Hey, UK! How do you reconcile these two facts?

This is a rather horrifying article about young girls reading Harry Potter one moment, and then dragged off to get their clitorises chopped off. It's got these nasty little details like, if you pay extra, you can get the butcher to use a clean knife.

But there's an odd disjoint here, too. It's the UK, a modern western nation. They have laws to prohibit mangling children.

The UK Prohibition of Female Circumcision Act 1985 makes it an offence to carry out FGM or to aid, abet or procure the service of another person. The Female Genital Mutilation Act 2003, makes it against the law for FGM to be performed anywhere in the world on UK permanent residents of any age and carries a maximum sentence of 14 years imprisonment. To date, no prosecutions have been made under UK legislation.
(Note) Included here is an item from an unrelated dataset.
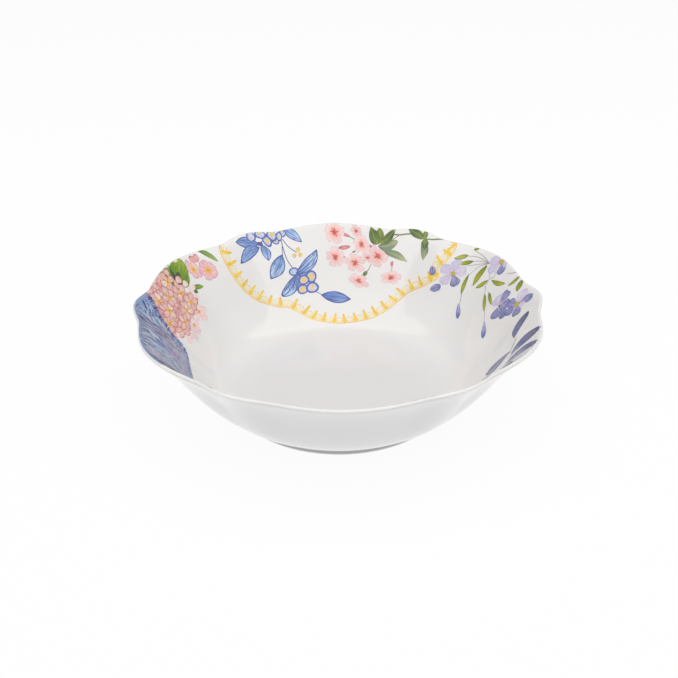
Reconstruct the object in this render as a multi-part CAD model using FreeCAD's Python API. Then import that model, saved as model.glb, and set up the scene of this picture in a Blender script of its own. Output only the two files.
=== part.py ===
"""Porcelain serving bowl with a lobed rim: fired body, clear glaze and printed enamel transfers.

The bowl stands on its foot ring. Seen from above, its rim has six wide lobes with a narrow ear between
each two, and the lobing runs down the wall and dies out at the foot. The wall is an ogee: it leaves the
foot low, turns steep above the belly and flares out again to the lip.

One STEP file is made for each piece:
  porcelain_body   the fired white body with its foot ring
  glaze_coat       the clear glaze over the outside, the lip and the inside, one dipped coat
  base_glaze       the clear glaze in the recess within the foot ring
  *_transfer       the printed enamel transfers, which lie on the inside glaze

Frame: millimetres, +Z up, origin at the centre of the foot ring's resting plane. The +X axis runs through
an ear of the rim and the +Y axis through a lobe.
"""

import FreeCAD, Part
import math
import os

# ---- driving dimensions, mm and degrees ----

RIM_RADIUS = 123.0            # mean radius there
RIM_HEIGHT = 65.3             # mean height of the wall's outside where the rounded lip begins
FOOT_RADIUS = 68.4            # outside of the foot ring
FOOT_HEIGHT = 4.0             # where the wall leaves the foot ring
FOOT_RING_WIDTH = 5.6         # width of the foot ring
FOOT_CHAMFER = 0.9            # chamfer on both edges of the foot ring
BASE_RECESS = 2.8             # depth of the recess inside the foot ring
FLOOR_HEIGHT = 7.6            # inside floor
FLOOR_RADIUS = 44.0           # flat part of the inside floor

BELLY_HANDLE = (99.5, 21.5)   # the outside is one Bezier curve with these two handles, radius and height
FLARE_HANDLE = (98.0, 40.0)
INSIDE_JOINT = 0.34           # share of the wall above which the inside runs along the outside
COVE_SHARE = 0.48             # share of the inside, from the floor's edge up, that is the cove below that

WALL_AT_FOOT = 4.6            # wall thickness, glaze included
WALL_AT_RIM = 2.3
GLAZE = 0.3                   # clear glaze on each side
GLAZE_LINE = 1.4              # the foot ring is wiped clean of glaze below this height

LOBES = 6
EAR_HALF_WIDTH = 10.5         # degrees from an ear's crown to the notch beside it
EAR_RISE = 3.5                # how far an ear's crown stands out from the notch
LOBE_RISE = 4.0               # the same for a lobe
EAR_LIFT = 1.6                # how far an ear's crown stands above the notch
LOBE_LIFT = 1.25
NOTCH_INSET = 2.0             # notch, in from the mean radius
NOTCH_DROP = 0.6              # notch, down from the mean height
FULLNESS = 0.8                # under 1 makes the crowns fuller and the notches tighter
LOBING_FADE = 1.5             # over 1 makes the lobing die out sooner towards the foot

TRANSFER = 0.12               # enamel transfer's thickness
TRANSFER_TOP = 0.98           # where a transfer's upper edge lies on the inside

RING_STEP = 1.5               # degrees between the points of a ring
WALL_STEPS = 9                # spans between the rings of the outside
INSIDE_STEPS = 15             # the same for the inside
LIP_STEPS = 6                 # spans between the rings round the lip
TRANSFER_STEP = 1.5           # degrees between the columns of a transfer
TRANSFER_ROWS = 12


# ---- the wall's section: points are (radius, height) ----

WALL = ((FOOT_RADIUS, FOOT_HEIGHT), BELLY_HANDLE, FLARE_HANDLE, (RIM_RADIUS, RIM_HEIGHT))


def bezier(points, t):
    """Point of a cubic Bezier curve."""
    weights = ((1 - t) ** 3, 3 * t * (1 - t) ** 2, 3 * t * t * (1 - t), t ** 3)
    return tuple(sum(w * p[axis] for w, p in zip(weights, points)) for axis in (0, 1))


def bezier_direction(points, t):
    """Unit direction of the curve."""
    weights = (-3 * (1 - t) ** 2, 3 * (1 - t) * (1 - 3 * t), 3 * t * (2 - 3 * t), 3 * t * t)
    dr, dz = (sum(w * p[axis] for w, p in zip(weights, points)) for axis in (0, 1))
    length = math.hypot(dr, dz)
    return dr / length, dz / length


def wall_point(s, depth):
    """Point depth mm inwards from the outside, at s: 0 at the foot and 1 at the lip."""
    r, z = bezier(WALL, s)
    dr, dz = bezier_direction(WALL, s)
    return r - dz * depth, z + dr * depth


def inside_point(s, depth):
    """Point depth mm into the wall from the inside, or out of it if depth is negative."""
    return wall_point(s, WALL_AT_FOOT + (WALL_AT_RIM - WALL_AT_FOOT) * s - depth)


def cove(depth):
    """Bezier curve from the edge of the inside floor up to the inside of the wall."""
    end = inside_point(INSIDE_JOINT, depth)
    dr, dz = bezier_direction(WALL, INSIDE_JOINT)
    floor = FLOOR_HEIGHT - depth
    reach = 0.42 * (end[0] - FLOOR_RADIUS)
    return ((FLOOR_RADIUS, floor), (FLOOR_RADIUS + 1.25 * reach, floor),
            (end[0] - reach * dr, end[1] - reach * dz), end)


# ---- the lobed rim ----

def crown(angle, centre, half_width):
    """1 at a crown and 0 at the notches beside it."""
    away = min(abs(angle - centre), half_width) / half_width
    return (0.5 + 0.5 * math.cos(math.pi * away)) ** FULLNESS


def lobing(degrees):
    """How far the lip stands out and up at that angle, from its mean circle."""
    sector = 360.0 / LOBES
    angle = abs((degrees + sector / 2) % sector - sector / 2)
    ear = crown(angle, 0.0, EAR_HALF_WIDTH)
    lobe = crown(angle, sector / 2, sector / 2 - EAR_HALF_WIDTH)
    out = EAR_RISE * ear + LOBE_RISE * lobe - NOTCH_INSET
    up = EAR_LIFT * ear + LOBE_LIFT * lobe - NOTCH_DROP
    return out, up


def lobing_share(s):
    """Share of the lip's lobing that the wall has at s."""
    return math.sin(math.pi / 2 * s) ** LOBING_FADE


def inside_at(v, depth):
    """Section point and share of the lobing on the inside at v: 0 at the floor's edge, 1 at the lip."""
    if v < COVE_SHARE:
        t = v / COVE_SHARE
        return bezier(cove(depth), t), lobing_share(INSIDE_JOINT) * t * t
    s = INSIDE_JOINT + (1 - INSIDE_JOINT) * (v - COVE_SHARE) / (1 - COVE_SHARE)
    return inside_point(s, depth), lobing_share(s)


def on_bowl(section, share, degrees):
    """The section's point at that angle, moved by that share of the lobing."""
    out, up = lobing(degrees)
    r = section[0] + share * out
    a = math.radians(degrees)
    return FreeCAD.Vector(r * math.cos(a), r * math.sin(a), section[1] + share * up)


# ---- rings and the faces between them ----

def ring(section, share=0.0):
    """Closed ring through the section's point, all the way round."""
    count = int(360 / RING_STEP)
    points = [on_bowl(section, share, RING_STEP * k) for k in range(count)]
    curve = Part.BSplineCurve()
    curve.interpolate(Points=points, PeriodicFlag=True, Parameters=[k / count for k in range(count + 1)])
    return Part.Wire(curve.toShape())


def skin(rings):
    """Smooth face through the rings, or a plain band between two."""
    return Part.makeLoft(rings, False, len(rings) == 2).Faces


def disc(outer, inner=None):
    """Flat face inside a ring, or between two rings."""
    wires = [outer, inner] if inner else [outer]
    return Part.makeFace(wires, "Part::FaceMakerBullseye").Faces


def outside_rings(depth):
    return [ring(wall_point(k / WALL_STEPS, depth), lobing_share(k / WALL_STEPS))
            for k in range(WALL_STEPS + 1)]


def lip_rings(depth, first, last):
    """Rings over the lip, a half circle from the top of the outside to the top of the inside."""
    outer, inner = wall_point(1.0, depth), inside_point(1.0, depth)
    middle = ((outer[0] + inner[0]) / 2, (outer[1] + inner[1]) / 2)
    dr, dz = bezier_direction(WALL, 1.0)
    rings = [first]
    for k in range(1, LIP_STEPS):
        a = math.pi * k / LIP_STEPS
        across = (WALL_AT_RIM / 2 - depth) * math.cos(a)
        along = (WALL_AT_RIM / 2 - depth) * math.sin(a)
        rings.append(ring((middle[0] + across * dz + along * dr, middle[1] - across * dr + along * dz), 1.0))
    return rings + [last]


def inside_rings(depth):
    """Rings of the inside, from the lip down to the edge of the floor."""
    return [ring(*inside_at(1 - k / INSIDE_STEPS, depth)) for k in range(INSIDE_STEPS + 1)]


def bowl_skin(depth):
    """Faces of the whole bowl depth mm in, from the foot's side over the lip to the floor, and the
    ring at the lower edge."""
    bottom = ring((FOOT_RADIUS - depth, GLAZE_LINE))
    outside, inside = outside_rings(depth), inside_rings(depth)
    lip = lip_rings(depth, outside[-1], inside[0])
    faces = skin([bottom, outside[0]]) + skin(outside) + skin(lip) + skin(inside) + disc(inside[-1])
    return faces, bottom


def closed(faces):
    """One solid from faces that meet edge to edge."""
    shell = Part.Shell(faces)
    shell.sewShape()
    solid = Part.Solid(shell)
    if solid.Volume < 0:
        solid.reverse()
    return solid


# ---- body and glaze ----

def foot_faces(top):
    """Faces of the bare foot ring and of the base inside it, below the ring at the glaze line."""
    outer = FOOT_RADIUS - GLAZE
    inner = FOOT_RADIUS - FOOT_RING_WIDTH
    recess = BASE_RECESS + GLAZE
    rings = [top, ring((outer, FOOT_CHAMFER)), ring((outer - FOOT_CHAMFER, 0)),
             ring((inner + FOOT_CHAMFER, 0)), ring((inner, FOOT_CHAMFER)),
             ring((inner + FOOT_CHAMFER - recess, recess))]
    faces = disc(rings[2], rings[3]) + disc(rings[5])
    for k in (0, 1, 3, 4):
        faces += skin([rings[k], rings[k + 1]])
    return faces


def porcelain_body(body_skin, body_bottom):
    return closed(body_skin + foot_faces(body_bottom))


def glaze_coat(body_skin, body_bottom):
    faces, bottom = bowl_skin(0.0)
    return closed(faces + disc(bottom, body_bottom) + body_skin)


def base_glaze():
    edge = FOOT_RADIUS - FOOT_RING_WIDTH + FOOT_CHAMFER
    return Part.makeCone(edge - BASE_RECESS, edge - BASE_RECESS - GLAZE, GLAZE,
                         FreeCAD.Vector(0, 0, BASE_RECESS))


# ---- transfers on the inside ----

def sheet(first, last, lower_edge, lift):
    """Four-sided patch of the inside, lift mm above the glaze."""
    columns = round((last - first) / TRANSFER_STEP)
    grid = []
    for i in range(columns + 1):
        low = lower_edge(i / columns)
        levels = [TRANSFER_TOP + (low - TRANSFER_TOP) * j / TRANSFER_ROWS for j in range(TRANSFER_ROWS + 1)]
        grid.append([on_bowl(*inside_at(v, -lift), first + TRANSFER_STEP * i) for v in levels])
    surface = Part.BSplineSurface()
    surface.interpolate(grid)
    return surface.toShape()


def transfer(first, last, lower_edge):
    """Printed transfer from one angle to another; lower_edge(u) gives its lower edge on the inside,
    for u from 0 to 1 along it."""
    back, front = sheet(first, last, lower_edge, 0.0), sheet(first, last, lower_edge, TRANSFER)
    sides = [Part.makeRuledSurface(a, b) for a, b in zip(back.Edges, front.Edges)]
    return closed([back, front] + sides)


def hanging(ends, middle):
    """Lower edge that hangs down in the middle."""
    return lambda u: ends + (middle - ends) * math.sin(math.pi * u)


# name: first angle, last angle, lower edge. The angles turn from +X towards +Y.
TRANSFERS = {
    "slate_leaf_transfer": (-36.0, -4.5, hanging(0.80, 0.50)),
    "plumbago_transfer": (-3.0, 45.0, hanging(0.74, 0.42)),
    "medallion_transfer": (46.5, 133.5, hanging(0.80, 0.20)),
    "hydrangea_transfer": (135.0, 178.5, hanging(0.80, 0.48)),
    "lace_transfer": (180.0, 216.0, hanging(0.80, 0.48)),
    "lilac_spray_transfer": (217.5, 237.0, hanging(0.80, 0.54)),
    "front_medallion_transfer": (238.5, 301.5, hanging(0.80, 0.34)),
    "blossom_transfer": (303.0, 322.5, hanging(0.80, 0.54)),
}


def save(shape, name):
    if not shape.isValid() or shape.Volume <= 0:
        raise RuntimeError(name + " is not a sound solid")
    shape.exportStep(os.path.join("parts", name + ".step"))
    box = shape.BoundBox
    print("%-26s %10.1f mm3   z %6.2f to %6.2f" % (name, shape.Volume, box.ZMin, box.ZMax))


def main():
    os.makedirs("parts", exist_ok=True)
    body_skin, body_bottom = bowl_skin(GLAZE)
    save(porcelain_body(body_skin, body_bottom), "porcelain_body")
    save(glaze_coat(body_skin, body_bottom), "glaze_coat")
    save(base_glaze(), "base_glaze")
    for name, (first, last, lower_edge) in TRANSFERS.items():
        save(transfer(first, last, lower_edge), name)


main()
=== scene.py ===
import math
import random

import bpy
import numpy as np
from mathutils import Matrix, Vector


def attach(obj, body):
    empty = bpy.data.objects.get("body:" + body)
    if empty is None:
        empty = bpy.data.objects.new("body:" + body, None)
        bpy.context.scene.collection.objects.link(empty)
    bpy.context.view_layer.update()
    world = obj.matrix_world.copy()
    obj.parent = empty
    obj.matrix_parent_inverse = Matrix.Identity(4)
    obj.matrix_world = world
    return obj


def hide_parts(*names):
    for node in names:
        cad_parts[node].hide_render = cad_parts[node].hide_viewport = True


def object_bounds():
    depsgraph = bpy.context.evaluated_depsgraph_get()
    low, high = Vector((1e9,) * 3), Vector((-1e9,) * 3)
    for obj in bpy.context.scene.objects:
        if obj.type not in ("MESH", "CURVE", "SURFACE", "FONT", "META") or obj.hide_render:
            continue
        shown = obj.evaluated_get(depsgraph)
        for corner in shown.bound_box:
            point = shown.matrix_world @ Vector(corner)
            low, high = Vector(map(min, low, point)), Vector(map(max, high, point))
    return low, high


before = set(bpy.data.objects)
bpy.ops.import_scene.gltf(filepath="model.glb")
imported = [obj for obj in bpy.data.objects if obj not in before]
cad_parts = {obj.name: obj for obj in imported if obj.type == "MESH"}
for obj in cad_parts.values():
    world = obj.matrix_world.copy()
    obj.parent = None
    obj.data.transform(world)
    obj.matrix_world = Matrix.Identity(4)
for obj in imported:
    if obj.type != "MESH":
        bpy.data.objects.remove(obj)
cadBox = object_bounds()
random.seed(7)

# the bowl's form, in metres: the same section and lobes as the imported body
bowl = {
    "rimRadius": 0.123, "rimHeight": 0.0653,
    "footRadius": 0.0684, "wallStart": 0.004,
    "bellyHandle": (0.0995, 0.0215), "flareHandle": (0.098, 0.040),
    "wallAtFoot": 0.0046, "wallAtRim": 0.0023, "glaze": 0.0003, "glazeLine": 0.0014,
    "floorHeight": 0.0076, "floorRadius": 0.044, "joint": 0.34, "coveShare": 0.48,
    "footWidth": 0.0056, "footEdge": 0.0009, "recess": 0.0028,
    "insideRun": 0.1033,              # length of the inside, from the lip to the floor's edge
}
lobes = {
    "count": 6, "earHalf": 10.5, "earOut": 0.0035, "lobeOut": 0.004, "inset": 0.002,
    "earUp": 0.0016, "lobeUp": 0.00125, "drop": 0.0006, "fullness": 0.8, "fade": 1.5,
}


# ---- the form as functions ----

def bezier(points, t):
    weights = ((1 - t) ** 3, 3 * t * (1 - t) ** 2, 3 * t * t * (1 - t), t ** 3)
    return [sum(w * p[axis] for w, p in zip(weights, points)) for axis in (0, 1)]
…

That's clear: a strict law and strong penalties, but no prosecutions — so it must be an effective law, right?

Wrong.

Some 500 to 2,000 British schoolgirls will be genitally mutilated over the summer holidays. Some will be taken abroad, others will be "cut" or circumcised and sewn closed here in the UK by women already living here or who are flown in and brought to "cutting parties" for a few girls at a time in a cost-saving exercise.

It's happening right now. It seems to me that there ought to be 500-2000 arrests in the UK this year, maybe more, since they've got a 7 year backlog of neglected criminality.

If medical neglect of children can be a prosecutable crime here in benighted America, why isn't the UK doing something to stop active, vicious mutilation of children?